⟨

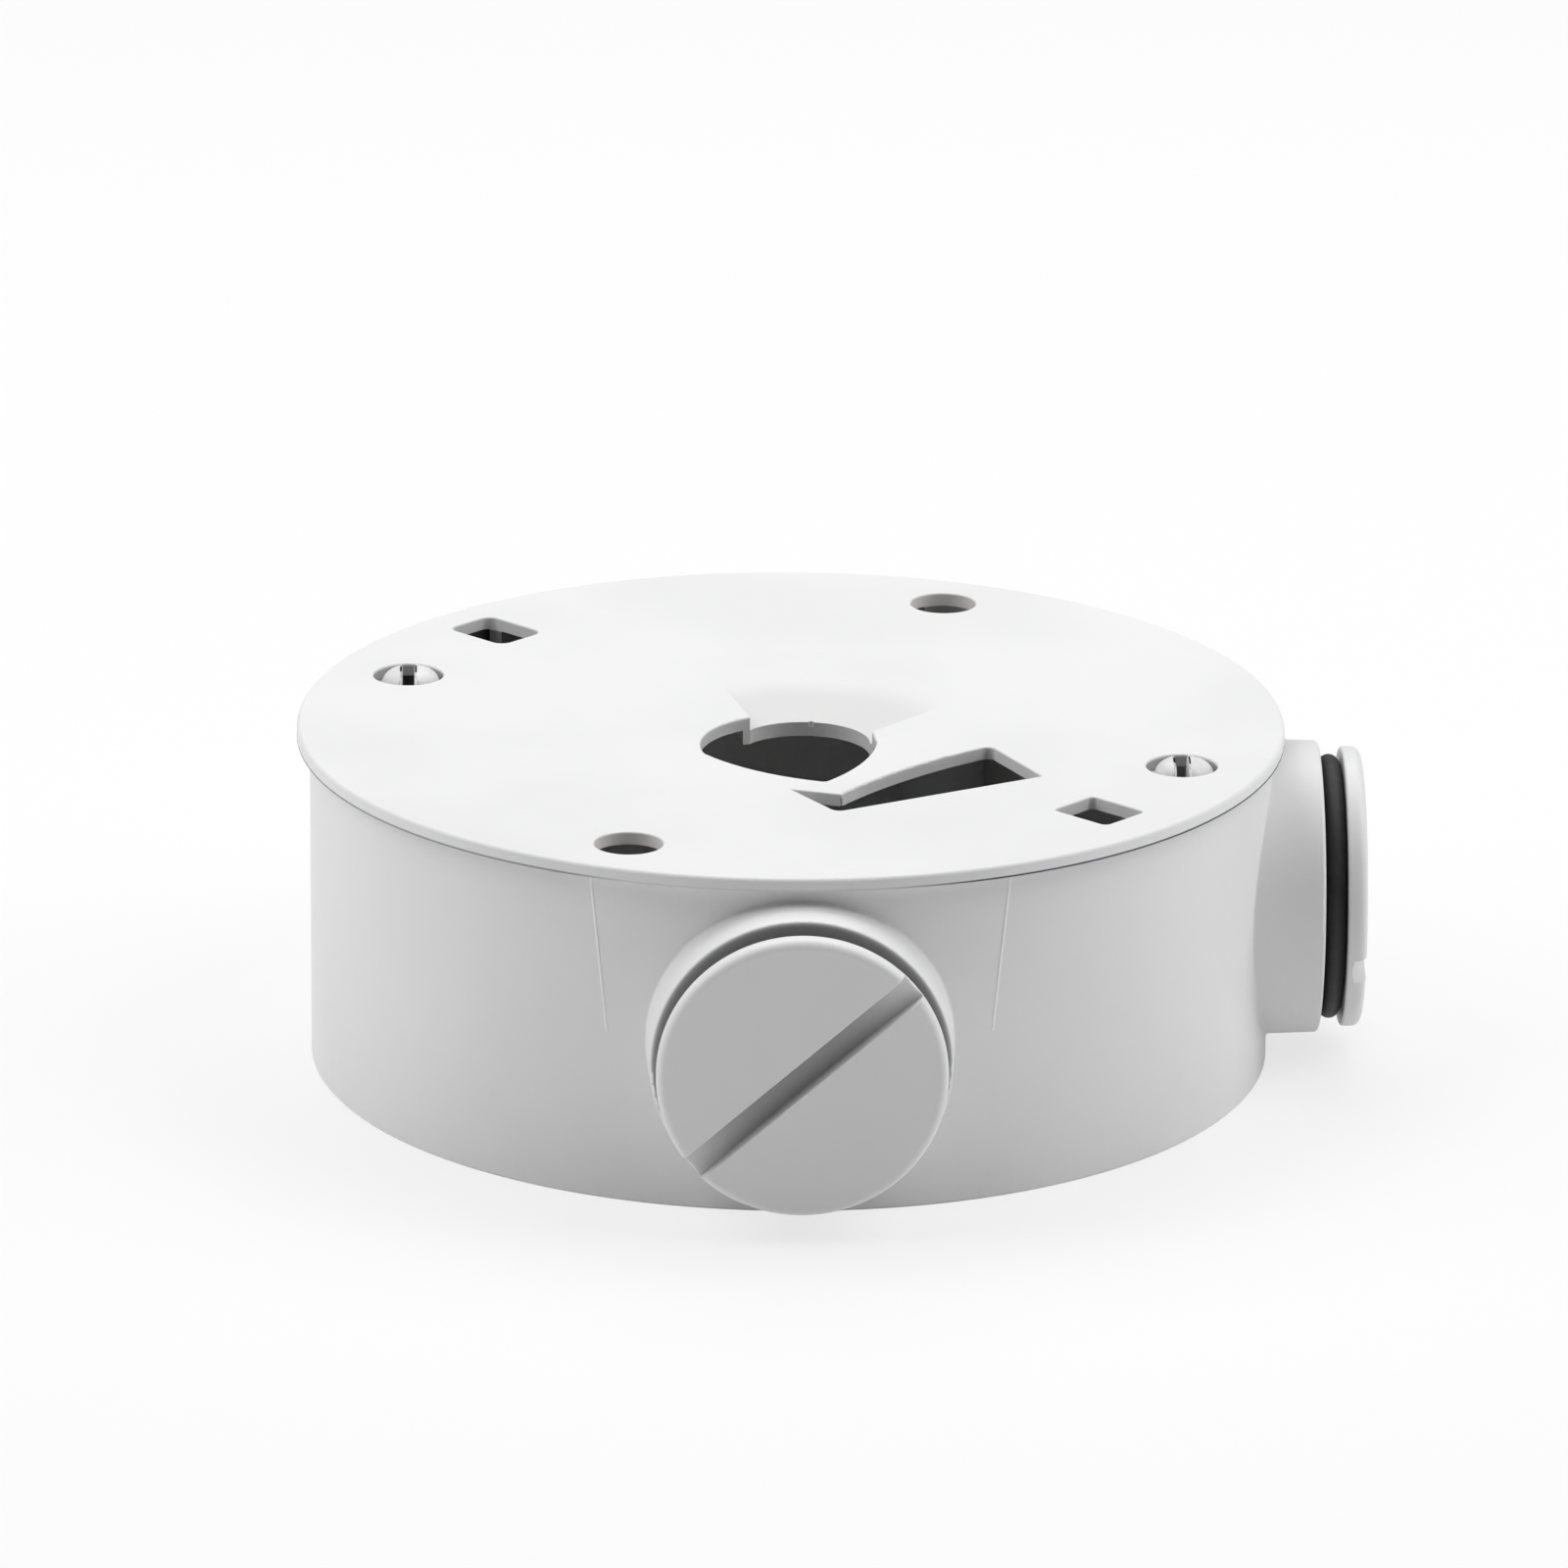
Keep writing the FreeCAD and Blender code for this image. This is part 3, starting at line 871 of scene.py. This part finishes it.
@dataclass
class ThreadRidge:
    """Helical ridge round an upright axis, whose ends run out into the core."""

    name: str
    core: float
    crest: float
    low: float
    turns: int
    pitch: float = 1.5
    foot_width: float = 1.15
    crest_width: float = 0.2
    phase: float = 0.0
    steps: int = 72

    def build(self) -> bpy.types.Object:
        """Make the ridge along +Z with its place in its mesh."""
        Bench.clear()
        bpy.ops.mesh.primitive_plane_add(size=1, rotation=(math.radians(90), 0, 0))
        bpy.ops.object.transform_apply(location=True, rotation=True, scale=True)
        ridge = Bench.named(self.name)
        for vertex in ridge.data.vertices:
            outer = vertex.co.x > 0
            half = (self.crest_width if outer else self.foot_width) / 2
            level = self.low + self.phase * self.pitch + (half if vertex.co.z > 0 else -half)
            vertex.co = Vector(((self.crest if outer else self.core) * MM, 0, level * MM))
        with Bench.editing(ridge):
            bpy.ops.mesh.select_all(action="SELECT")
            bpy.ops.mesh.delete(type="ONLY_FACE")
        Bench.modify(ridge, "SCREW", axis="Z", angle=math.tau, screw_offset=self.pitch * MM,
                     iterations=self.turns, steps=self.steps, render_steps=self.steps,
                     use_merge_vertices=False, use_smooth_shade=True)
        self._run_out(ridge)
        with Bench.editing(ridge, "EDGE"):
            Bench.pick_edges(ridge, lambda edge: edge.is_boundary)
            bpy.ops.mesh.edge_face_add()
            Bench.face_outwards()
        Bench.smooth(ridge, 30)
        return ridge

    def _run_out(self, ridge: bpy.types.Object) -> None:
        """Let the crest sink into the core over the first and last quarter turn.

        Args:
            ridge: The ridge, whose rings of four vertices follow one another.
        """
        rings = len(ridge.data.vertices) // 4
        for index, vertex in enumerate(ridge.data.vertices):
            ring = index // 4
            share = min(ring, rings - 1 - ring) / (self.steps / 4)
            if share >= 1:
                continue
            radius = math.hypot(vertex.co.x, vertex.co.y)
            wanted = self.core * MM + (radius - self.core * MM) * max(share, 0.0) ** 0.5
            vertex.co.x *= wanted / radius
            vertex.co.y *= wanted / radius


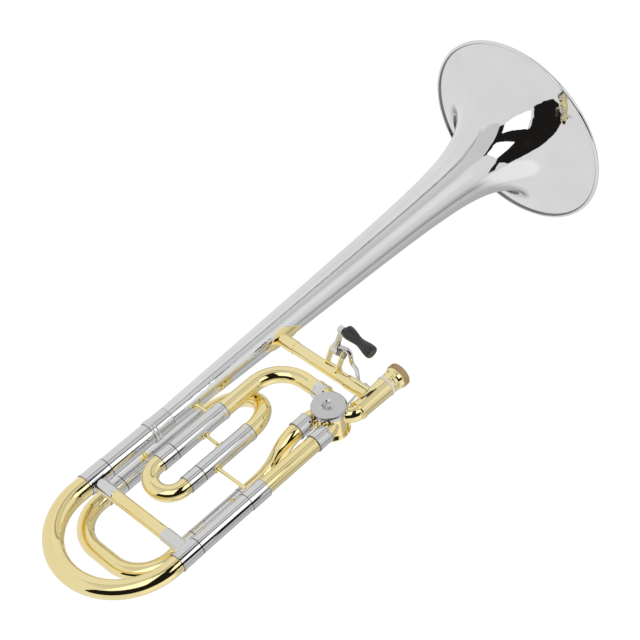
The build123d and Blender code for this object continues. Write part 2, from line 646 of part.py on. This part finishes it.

⟩

* **THE TASK**:
Take the material above and return all of it exactly.

* **SOLVED PROBLEM**:
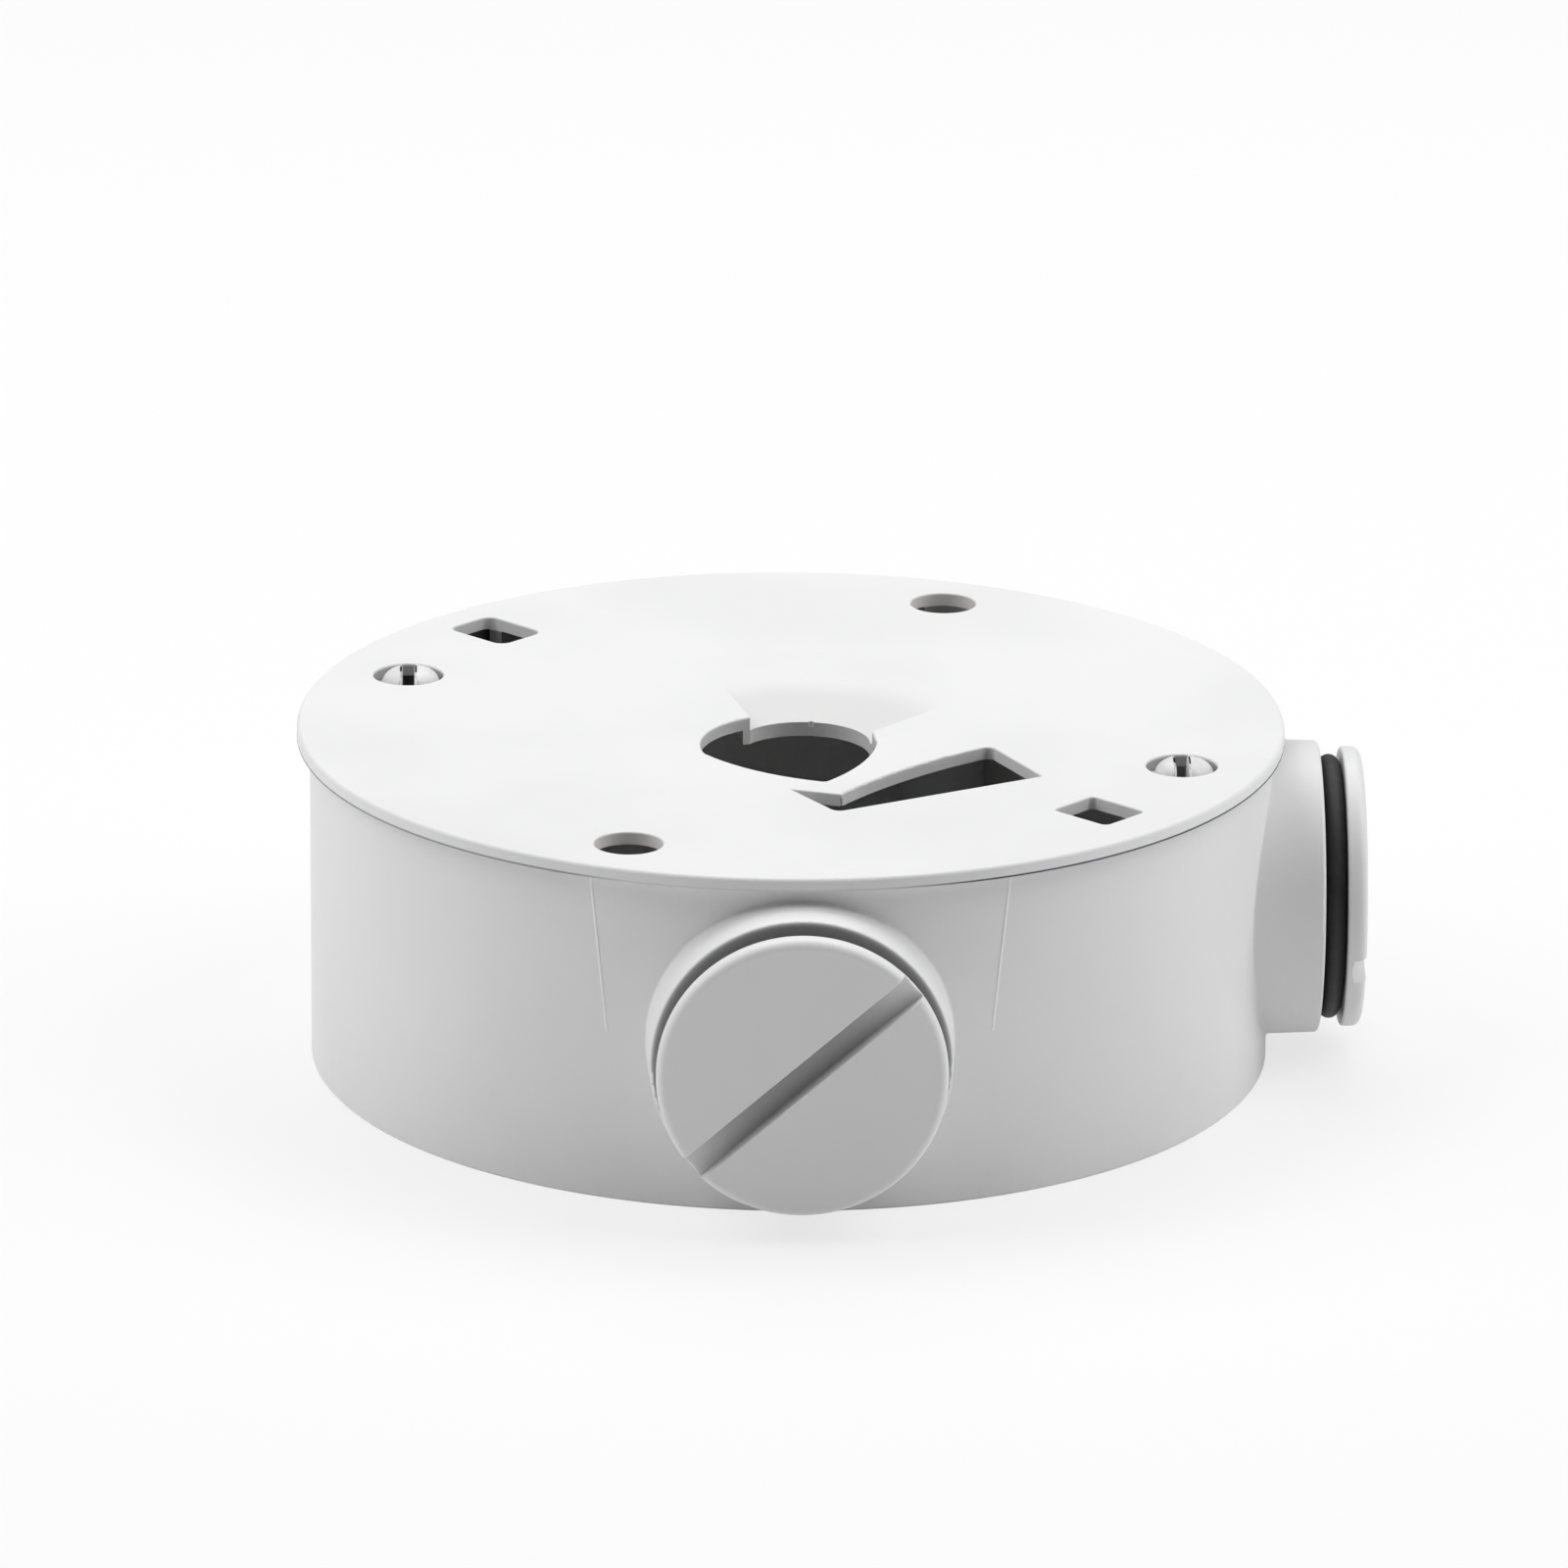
Keep writing the FreeCAD and Blender code for this image. This is part 3, starting at line 871 of scene.py. This part finishes it.
@dataclass
class ThreadRidge:
    """Helical ridge round an upright axis, whose ends run out into the core."""

    name: str
    core: float
    crest: float
    low: float
    turns: int
    pitch: float = 1.5
    foot_width: float = 1.15
    crest_width: float = 0.2
    phase: float = 0.0
    steps: int = 72

    def build(self) -> bpy.types.Object:
        """Make the ridge along +Z with its place in its mesh."""
        Bench.clear()
        bpy.ops.mesh.primitive_plane_add(size=1, rotation=(math.radians(90), 0, 0))
        bpy.ops.object.transform_apply(location=True, rotation=True, scale=True)
        ridge = Bench.named(self.name)
        for vertex in ridge.data.vertices:
            outer = vertex.co.x > 0
            half = (self.crest_width if outer else self.foot_width) / 2
            level = self.low + self.phase * self.pitch + (half if vertex.co.z > 0 else -half)
            vertex.co = Vector(((self.crest if outer else self.core) * MM, 0, level * MM))
        with Bench.editing(ridge):
            bpy.ops.mesh.select_all(action="SELECT")
            bpy.ops.mesh.delete(type="ONLY_FACE")
        Bench.modify(ridge, "SCREW", axis="Z", angle=math.tau, screw_offset=self.pitch * MM,
                     iterations=self.turns, steps=self.steps, render_steps=self.steps,
                     use_merge_vertices=False, use_smooth_shade=True)
        self._run_out(ridge)
        with Bench.editing(ridge, "EDGE"):
            Bench.pick_edges(ridge, lambda edge: edge.is_boundary)
            bpy.ops.mesh.edge_face_add()
            Bench.face_outwards()
        Bench.smooth(ridge, 30)
        return ridge

    def _run_out(self, ridge: bpy.types.Object) -> None:
        """Let the crest sink into the core over the first and last quarter turn.

        Args:
            ridge: The ridge, whose rings of four vertices follow one another.
        """
        rings = len(ridge.data.vertices) // 4
        for index, vertex in enumerate(ridge.data.vertices):
            ring = index // 4
            share = min(ring, rings - 1 - ring) / (self.steps / 4)
            if share >= 1:
                continue
            radius = math.hypot(vertex.co.x, vertex.co.y)
            wanted = self.core * MM + (radius - self.core * MM) * max(share, 0.0) ** 0.5
            vertex.co.x *= wanted / radius
            vertex.co.y *= wanted / radius


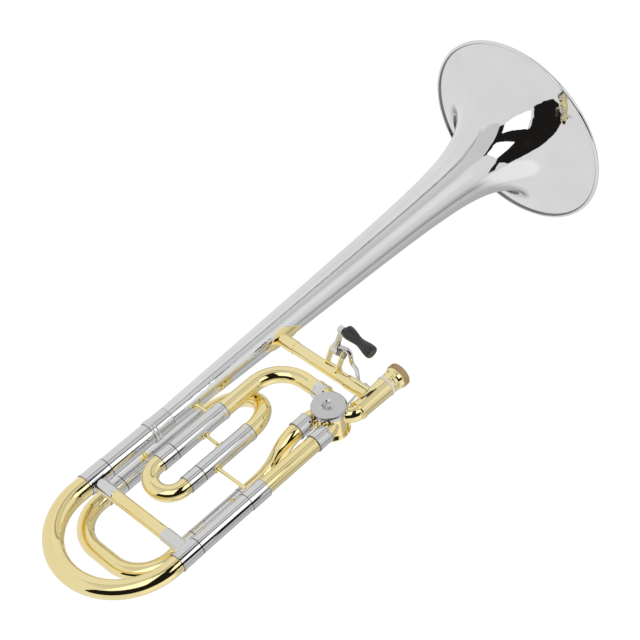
The build123d and Blender code for this object continues. Write part 2, from line 646 of part.py on. This part finishes it.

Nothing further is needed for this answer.